What else to watch for?

So those are the stories that drove last week. They weren’t new stories, and in many cases people were focused on them, they just happened to be the biggest drivers. They will continue to be important factors in this week’s trading.

China remains a big question. They are “landing” but it is far from clear if it is going to be a soft or hard one. Data should be less confusing over the coming weeks as the impacts of the holiday dissipate. China seems to be taking on an ever increasing role in the world’s policies. They look set to step up their involvement and commitment to the IMF, but they also seem to be taking steps to influence our policy – they have questioned QE publicly – and also seem interested in ensuring that the U.S. dollar isn’t the sole reserve currency in the future. I continue to believe that the problems there are bigger than we realize, but that the official data is unlikely to admit to the true extent of those problems.

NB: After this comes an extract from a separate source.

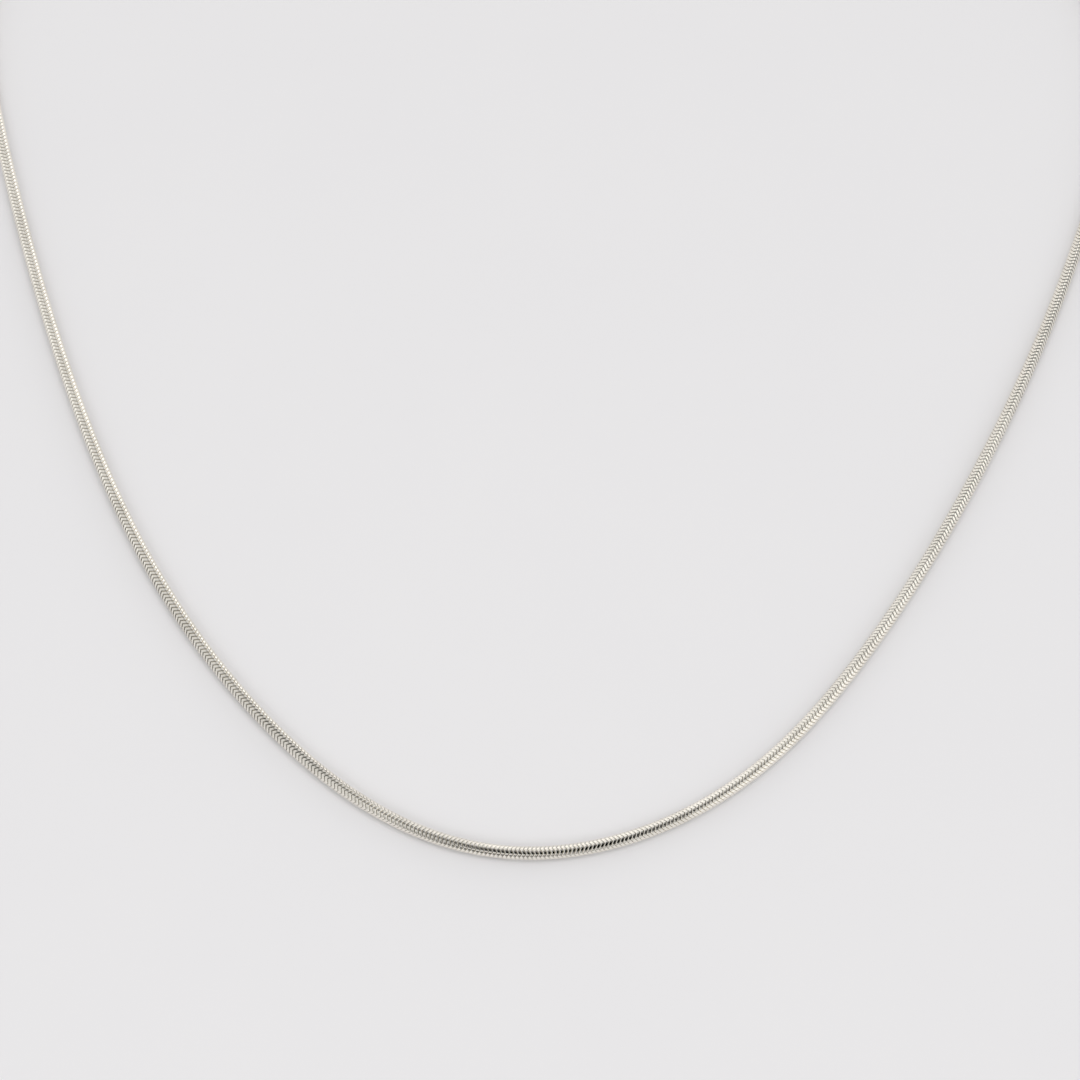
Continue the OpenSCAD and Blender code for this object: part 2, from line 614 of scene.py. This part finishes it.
def turned(outline: Sequence[tuple[float, float]], sides: int) -> bpy.types.Object:
    """Turns a solid about the X axis by extruding its first round end.

    Args:
        outline: Places along X and radii, from one end round to the other.
        sides: Sides of the solid.

    Returns:
        The solid, closed at both ends.
    """
    put_down()
    (x0, r0), *rest = outline
    bpy.ops.mesh.primitive_circle_add(
        vertices=sides, radius=r0 * MM, fill_type="NGON",
        location=(x0 * MM, 0, 0), rotation=(0, math.pi / 2, 0))
    solid = bpy.context.object
    settle(solid)
    bpy.ops.object.mode_set(mode="EDIT")
    bpy.ops.mesh.select_all(action="SELECT")
    for x1, r1 in rest:
        bpy.ops.mesh.extrude_region_move(
            TRANSFORM_OT_translate={"value": ((x1 - x0) * MM, 0, 0)})
        bpy.ops.transform.resize(value=(1, r1 / r0, r1 / r0))
        x0, r0 = x1, r1
    close_skin()
    return solid


def weld(pieces: Sequence[bpy.types.Object]) -> bpy.types.Object:
    """Unites soldered pieces into the first of them.

    Args:
        pieces: Closed pieces that run into each other.

    Returns:
        The first piece, with the others in its skin.
    """
    body, *others = pieces
    for other in others:
        joint = body.modifiers.new("solder", "BOOLEAN")
        joint.operation = "UNION"
        joint.solver = "EXACT"
        joint.object = other
        apply_all(body)
        bpy.data.objects.remove(other)
    return body


def move_to(piece: bpy.types.Object, at: Point, turn: Point = (0, 0, 0)) -> None:
    """Moves a piece from the origin to its place, turned about its own middle first.

    Args:
        piece: The piece, modelled about the origin.
        at: Its place in millimetres.
        turn: Its turn about X, Y and Z, in degrees.
    """
    take(piece)
    piece.rotation_euler = [math.radians(a) for a in turn]
    piece.location = [c * MM for c in at]
    settle(piece)


def polish(piece: bpy.types.Object, rounding: float = 0, steps: int = 2,
           crease: float = 35) -> None:
    """Rounds a piece's edges a little and smooths the rest.

    Args:
        piece: The piece.
        rounding: Width of the rounding, in millimetres; 0 leaves the edges.
        steps: Faces across the rounding.
        crease: Angle in degrees past which an edge is rounded and stays sharp.
    """
    if rounding:
        edge = piece.modifiers.new("edge", "BEVEL")
        edge.width = rounding * MM
        edge.segments = steps
        edge.limit_method = "ANGLE"
        edge.angle_limit = math.radians(crease)
        apply_all(piece)
    take(piece)
    bpy.ops.object.shade_smooth_by_angle(angle=math.radians(crease))


@dataclass(frozen=True)
class FittingSizes:
    """The solids' sizes of the fastening, and the places that follow from them."""

    loop_wire: float = 0.5
    loop_hole: float = 1.8
    cap_length: float = 6.0
    cap_end: float = 0.8
    cap_shoulder: float = 0.6
    cap_flat_d: float = 1.3
    cap_bore: float = 1.7
    cap_d: float = 2.2
    cap_turn: float = 9.0
    ring_wire: float = 0.5
    ring_play: float = 0.6
    ring_lean: float = 35.0
    clasp_wire: float = 1.2
    clasp_hole: float = 3.8
    eye_wire: float = 0.5
    eye_hole: float = 1.8
    stud_d: float = 0.9
    stud_height: float = 0.5
    stud_angle: float = 60.0
    solder: float = 0.45
    clasp_lift: float = 0.3
    clasp_at: tuple[float, float] = (0.0, 77.0)

    @property
    def loop_out(self) -> float:
        """Outer radius of a soldered loop."""
        return self.loop_hole / 2 + self.loop_wire

    @property
    def clasp_out(self) -> float:
        """Outer radius of the clasp's ring."""
        return self.clasp_hole / 2 + self.clasp_wire

    @property
    def eye_offset(self) -> float:
        """Distance from the clasp's middle to its eye's."""
        return self.clasp_out + self.eye_hole / 2 + self.eye_wire - self.solder

    @property
    def loop_z(self) -> float:
        """Height of the caps' axis."""
        return self.cap_d / 2

    @property
    def clasp_z(self) -> float:
        """Height of the clasp's middle plane."""
        return self.ring_wire + self.clasp_lift + self.clasp_wire / 2

    @property
    def link_r(self) -> float:
        """Middle radius of the left jump ring."""
        return (self.loop_out + self.eye_hole / 2 + self.eye_wire + self.ring_play) / 2

    @property
    def catch_r(self) -> float:
        """Middle radius of the right jump ring."""
        return (self.ring_wire / 2 + self.ring_play + self.clasp_wire + self.ring_play
                + self.loop_out) / 2

    def ring_z(self, radius: float) -> float:
        """Height of a leaning ring's middle."""
        return radius * math.cos(math.radians(self.ring_lean)) + self.ring_wire / 2

    def crossing(self, radius: float, z: float) -> tuple[float, float]:
        """Where a leaning ring's wire crosses a height.

        Args:
            radius: Middle radius of the ring.
            z: The height.

        Returns:
            Distance along and drift across from the ring's middle.
        """
        lean = math.radians(self.ring_lean)
        rise = (z - self.ring_z(radius)) / math.cos(lean)
        return math.sqrt(radius ** 2 - rise ** 2), rise * math.sin(lean)

    def places(self) -> dict[str, Point]:
        """Works out the places of the pieces, from the clasp to both sides.

        Returns:
            Middles of the caps' loops, of the jump rings and of the clasp.
        """
        x, y = self.clasp_at
        out, across = self.crossing(self.link_r, self.clasp_z)
        link = (x - self.eye_offset - out, y - across)
        out, across = self.crossing(self.link_r, self.loop_z)
        left = (link[0] - out, link[1] + across)
        out, across = self.crossing(self.catch_r, self.clasp_z)
        catch = (x + self.clasp_hole / 2 - self.ring_wire / 2 - self.ring_play + out,
                 y - across)
        out, across = self.crossing(self.catch_r, self.loop_z)
        right = (catch[0] + out, catch[1] + across)
        return {"left_loop": (*left, self.loop_z), "right_loop": (*right, self.loop_z),
                "left_ring": (*link, self.ring_z(self.link_r)),
                "right_ring": (*catch, self.ring_z(self.catch_r)),
                "clasp": (x, y, self.clasp_z)}


@dataclass
class Fastening:
    """End caps, jump rings and clasp, in the form and place of their solids."""

    finish: SilverFinish
    sizes: FittingSizes = FittingSizes()
    slot: str = "fitting_silver"
    # Sections round a ring and sides of its wire: loops and eye, jump rings, clasp
    loop_faces: tuple[int, int] = (36, 14)
    ring_faces: tuple[int, int] = (44, 14)
    clasp_faces: tuple[int, int] = (56, 24)
    tube_sides: int = 32
    stud_sides: int = 20
    tube_rounding: float = 0.06
    stud_rounding: float = 0.12
    # Width of the butt seam where a jump ring's wire meets itself
    seam: float = 0.03

    def model_cap(self) -> bpy.types.Object:
        """Models a capped tube with its soldered loop.

        Returns:
            The cap, with its loop round the origin and its mouth towards +X.
        """
        s = self.sizes
        foot = s.loop_out - s.solder
        outline = [(0, s.cap_flat_d / 2), (s.cap_shoulder, s.cap_d / 2),
                   (s.cap_length, s.cap_d / 2), (s.cap_length, s.cap_bore / 2),
                   (s.cap_end, s.cap_bore / 2)]
        tube = turned([(foot + x, r) for x, r in outline], self.tube_sides)
        polish(tube, self.tube_rounding)
        loop = spun_wire((s.loop_hole + s.loop_wire) / 2, s.loop_wire,
                         *self.loop_faces)
        cap = weld([tube, loop])
        polish(cap)
        return cap

    def model_ring(self, radius: float) -> bpy.types.Object:
        """Models a jump ring with its butt seam.

        Args:
            radius: Middle radius of the ring.

        Returns:
            The ring, flat round the origin.
        """
        ring = spun_wire(radius, self.sizes.ring_wire, *self.ring_faces, self.seam)
        polish(ring)
        return ring

    def model_clasp(self) -> bpy.types.Object:
        """Models the closed ring with its eye and its thumb stud.

        Returns:
            The clasp, flat, with its ring round the origin.
        """
        s = self.sizes
        ring = spun_wire((s.clasp_hole + s.clasp_wire) / 2, s.clasp_wire,
                         *self.clasp_faces)
        eye = spun_wire((s.eye_hole + s.eye_wire) / 2, s.eye_wire, *self.loop_faces)
        move_to(eye, (-s.eye_offset, 0, 0))
        top = s.clasp_out + s.stud_height
        stud = turned([(s.clasp_out - s.clasp_wire / 2, s.stud_d / 2),
                       (top, s.stud_d / 2)], self.stud_sides)
        polish(stud, self.stud_rounding)
        move_to(stud, (0, 0, 0), (0, 0, s.stud_angle))
        clasp = weld([ring, eye, stud])
        polish(clasp)
        return clasp

    def fit(self) -> None:
        """Models every piece of the fastening and puts it in its place."""
        s = self.sizes
        at = s.places()
        material = self.finish.make()
        upright = 90 - s.ring_lean
        cap = self.model_cap()
        made = {
            "cap_left": (cap, at["left_loop"], (0, 0, 180 + s.cap_turn),
                         "end_cap_left"),
            "cap_right": (copy_of(cap), at["right_loop"], (0, 0, -s.cap_turn),
                          "end_cap_right"),
            "ring_left": (self.model_ring(s.link_r), at["left_ring"],
                          (upright, 0, 0), "jump_ring_left"),
            "ring_right": (self.model_ring(s.catch_r), at["right_ring"],
                           (upright, 0, 0), "jump_ring_right"),
            "ring_clasp": (self.model_clasp(), at["clasp"], (0, 0, 0), "clasp")}
        for name, (piece, where, turn, node) in made.items():
            move_to(piece, where, turn)
            hand_over(piece, name, material, [node])


# ---- Studio -------------------------------------------------------------------------

@dataclass(frozen=True)
class Patch:
    """Soft round patch in the surrounding light; a strength below 0 darkens."""

    name: str
    # Its way from the necklace, to the right, to the back and up
    way: Point
    strength: float
    # Angle in degrees from its middle to its edge
    spread: float


@dataclass(frozen=True)
class Lamp:
    """Soft round lamp that lights the sheet and isn't mirrored in the links."""

    name: str
    place_m: Point
    size_m: float
    power: float


@dataclass
class Studio:
    """Pale sheet, soft light with brighter and darker patches, and the camera."""

    sheet: SheetFinish
    # Surrounding light that reaches the necklace from every side
    light_level: float = 0.70
    light_colour: Colour = (1.0, 1.0, 1.0)
    patches: tuple[Patch, ...] = (
        Patch("above", (0.05, 0.0, 1.0), -0.62, 20),
        Patch("over_front_right", (0.35, -0.03, 0.94), -0.40, 12),
        Patch("over_camera", (0.12, -0.30, 0.95), -0.45, 18),
        Patch("front_low", (0.18, -0.56, 0.81), -0.70, 25),
        Patch("front_strip", (0.02, -0.68, 0.73), 0.8, 15),
        Patch("front_left", (-0.23, -0.80, 0.56), -0.35, 27),
        Patch("front", (0.05, -0.96, 0.28), -0.35, 34),
        Patch("over_back", (0.05, 0.38, 0.92), -0.35, 14),
        Patch("over_right", (0.30, 0.33, 0.90), 0.50, 15),
        Patch("left_back", (-0.18, 0.56, 0.81), 0.23, 22),
        Patch("right_strip", (0.64, 0.0, 0.77), 0.55, 17),
        Patch("right_gap", (0.62, 0.45, 0.64), -0.70, 14),
        Patch("back_gap", (0.42, 0.80, 0.43), -0.70, 14),
        Patch("right_back", (0.74, 0.64, 0.21), 0.68, 32),
        Patch("right_front", (0.89, -0.41, 0.21), 0.37, 32),
        Patch("left", (-0.97, 0.14, 0.21), 0.32, 32),
        Patch("back_left", (-0.28, 0.94, 0.21), 0.37, 32),
        Patch("back", (0.28, 0.94, 0.21), 0.21, 32))
    lamps: tuple[Lamp, ...] = (
        Lamp("overhead", (0.05, 0.0, 1.0), 0.8, 2.7),
        Lamp("front_left", (-0.4, -0.6, 0.65), 0.6, 1.2),
        Lamp("front_right", (0.55, -0.45, 0.65), 0.6, 0.6))
    sheet_size_m: float = 8.0
    camera_mm: Point = (-10.35, -142.4, 278.28)
    look: Point = (0.03791903, 0.33991164, -0.93969262)
    up: Point = (-0.05257104, 0.93974526, 0.33780931)
    lens_mm: float = 85.33
    sensor_mm: float = 36.0
    clip_start_m: float = 0.01
    clip_end_m: float = 50.0

    def lay_sheet(self) -> None:
        """Lays the sheet that the necklace lies on."""
        put_down()
        bpy.ops.mesh.primitive_plane_add(size=self.sheet_size_m)
        floor = bpy.context.object
        floor.name = "sheet"
        floor.data.materials.append(self.sheet.make())

    def set_camera(self) -> None:
        """Sets the camera where the photograph was taken from."""
        back = -Vector(self.look).normalized()
        right = Vector(self.up).cross(back).normalized()
        up = back.cross(right)
        put_down()
        bpy.ops.object.camera_add()
        camera = bpy.context.object
        turn = Matrix((right, up, back)).transposed().to_4x4()
        camera.matrix_world = Matrix.Translation(Vector(self.camera_mm) * MM) @ turn
        camera.data.sensor_width = self.sensor_mm
        camera.data.lens = self.lens_mm
        camera.data.clip_start = self.clip_start_m
        camera.data.clip_end = self.clip_end_m
        bpy.context.scene.camera = camera

    def light(self) -> None:
        """Wires the surrounding light and hangs the lamps."""
        world = bpy.data.worlds.new("soft_light")
        bpy.context.scene.world = world
        world.use_nodes = True
        bench = Bench(world.node_tree)
        way = bench.node("ShaderNodeTexCoord", output="Generated")
        parts = bench.node("ShaderNodeSeparateXYZ", inputs={0: way})
        axes = [Wire(bench, axis) for axis in parts.socket.node.outputs]
        glow = sum((self._glow(axes, patch) for patch in self.patches),
                   self.light_level)
        sky = bench.node("ShaderNodeBackground", inputs={
            "Color": (*self.light_colour, 1), "Strength": glow.at_least(0.0)})
        bench.node("ShaderNodeOutputWorld", inputs={"Surface": sky})
        for lamp in self.lamps:
            self._hang(lamp)

    def _glow(self, axes: Sequence[Wire], patch: Patch) -> Wire:
        """Works out what one patch adds to the surrounding light.

        Args:
            axes: The three parts of the direction that the light comes from.
            patch: The patch.

        Returns:
            Its strength in that direction, below 0 where it darkens.
        """
        x, y, z = axes
        middle = Vector(patch.way).normalized()
        near = x * middle.x + y * middle.y + z * middle.z
        share = near.step(math.cos(math.radians(patch.spread)), 1.0)
        share.socket.node.label = patch.name
        return share * patch.strength

    def _hang(self, lamp: Lamp) -> None:
        """Hangs one lamp that faces the necklace.

        Args:
            lamp: The lamp.
        """
        put_down()
        bpy.ops.object.light_add(type="AREA", location=lamp.place_m)
        hung = bpy.context.object
        hung.name = lamp.name
        hung.rotation_mode = "QUATERNION"
        hung.rotation_quaternion = Vector(lamp.place_m).to_track_quat("Z", "Y")
        hung.data.shape = "DISK"
        hung.data.size = lamp.size_m
        hung.data.energy = lamp.power
        hung.visible_glossy = False


def main() -> None:
    """Builds the studio and the necklace."""
    logging.basicConfig(level=logging.INFO, format="%(name)s: %(message)s")
    view = bpy.context.scene.view_settings
    view.view_transform = "Standard"
    view.look = "None"
    studio = Studio(SheetFinish())
    studio.set_camera()
    studio.lay_sheet()
    studio.light()
    SnakeChain(ChainRoute(), SilverFinish("link_silver", Polish.ROLLED, SEAT)).string()
    Fastening(SilverFinish("fitting_silver", Polish.BUFFED)).fit()


if __name__ == "__main__":
    main()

A lack of clear direction from China is the base case for now, but I would look more for negative surprises, rather than positive ones from their domestic economy. The additional IMF support might be good, but I think we have rallied about 3,000 points on the S&P over the past year on Chinese support for the IMF, so don’t think there is a whole lot more to get out of it in stocks.

The situation in the Middle East seemed to have disappeared from the headlines this week. That could be a sign that the tensions have eased and there is less risk of a problem coming from there, or just that we had enough other things to keep our attention focused that we didn’t bother looking there much. I’m leaning towards the latter. Progress in the mid-East would be positive, but I think we see another round of escalation, and the rise in oil prices that go along with it, before it truly calms down.

The energy markets seem as confusing as ever. Natural gas is a disaster. Car gas is a disaster in the other direction. Government sponsored solar companies were a disaster. On one hand we could see the nation take comfort from secure, abundant, domestic supplies of energy and build on that. At the same time, with a few screw-ups here and there by the politicians, and some defaults by junior, highly leveraged nat gas producers and we could see another wave of delays and problems that hurt all of America.

Fixed Income Allocation

We only had a minor shift in our Fixed Income Allocation target. We took off 5% of the allocation to HY, and although we looked at adding that back on Thursday, HYG didn’t hit our price target. With Friday’s action we will be looking for opportunities to add back that 5%.

We also were in and out of treasuries. We had briefly put on a 10% allocation which we put back to 0%. So far it looks like we were too early in taking that off, but our theme of treasuries being more at risk to a swift drop in price (increase in yields) remains intact. High yield has sold off since we cut the allocation, and with our deep concerns about the debt problems in Europe, this asset class needs to be watched carefully.